At 34,000 feet, between San Francisco and Seattle, I somehow wobbled my way to the rear restroom, careening off aisle seats like a pinball.

Airlines do a great job of warning passengers what to do during emergencies. They do not, however, warn first-time restroom users about the startling sound an airplane toilet makes. I was not prepared for the sudden violence of a flushed vacuum toilet. It was like another jet engine had fired up. Surely, this wicked whoosh is the first noise one hears before plummeting into the throes of hell.

I braced my hands against the walls of the restroom to secure myself against the powerful suction. I expected the door to burst inward and be sucked down the toilet, followed by a beverage cart, and a still calm-faced stewardess gripping the cart, and a passenger clinging to the stewardess’ ankles, and another passenger gripping that person’s ankles, and so and so on, a human chain, like that barrel of monkeys game, until the last thing I see is the captain’s cap pause in midair over the bowl, do a perfect pirouette and disappear with a blur into the doomed plane’s bowels. (The only people not flushed away being the folks in first class, for they had already been launched to safety in their individual escape pods, nibbling on beluga bits and sipping chardonnay, never thinking twice about my flush that had brought down their plane.)
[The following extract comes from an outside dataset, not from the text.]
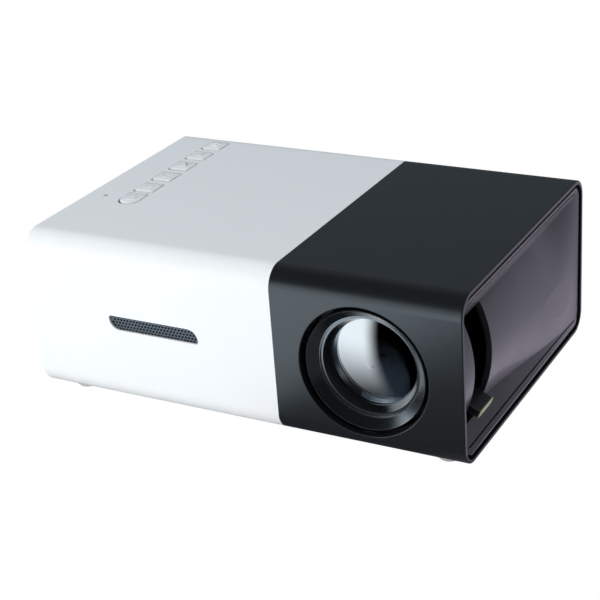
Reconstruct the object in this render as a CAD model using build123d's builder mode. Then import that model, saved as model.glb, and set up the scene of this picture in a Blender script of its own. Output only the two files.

When the toilet silenced and I unsecured my palms from the walls, I returned to my seat with a bit more surety in my stride. I wanted to shout, “I’m the king of the world” after achieving the personal goal of walking on a moving plane and going to the bathroom—in the bathroom.

My momentous West Coast trip, involving six flights, did come with some mental turbulence.

After takeoff from Louisville, the first song on my mp3 player was “One Less Set of Footsteps,” by Jim Croce. I turned off my Shuffle. (Croce’s plane crashed in 1973.)

In a holding pattern over Phoenix, reading “Nashville Chrome,” by Rick Bass, I came upon this passage, “…Patsy Cline’s plane tumbling from the sky, Buddy Holly’s likewise…” I switched to Sky Mall magazine instead.

In a hotel room, while watching the World Series, the winner of the 2010 Roberto Clemente Award was announced. (Clemente’s plane crashed in 1972.) I turned off the TV, knowing I would be flying home the next day, not caring who won the game.

At lunch in San Francisco, my coworker said he knew someone who dated a well-known rock star long ago: Ritchie Valens. (Valens died with Buddy Holly in 1959.) I could not finish my crab cakes.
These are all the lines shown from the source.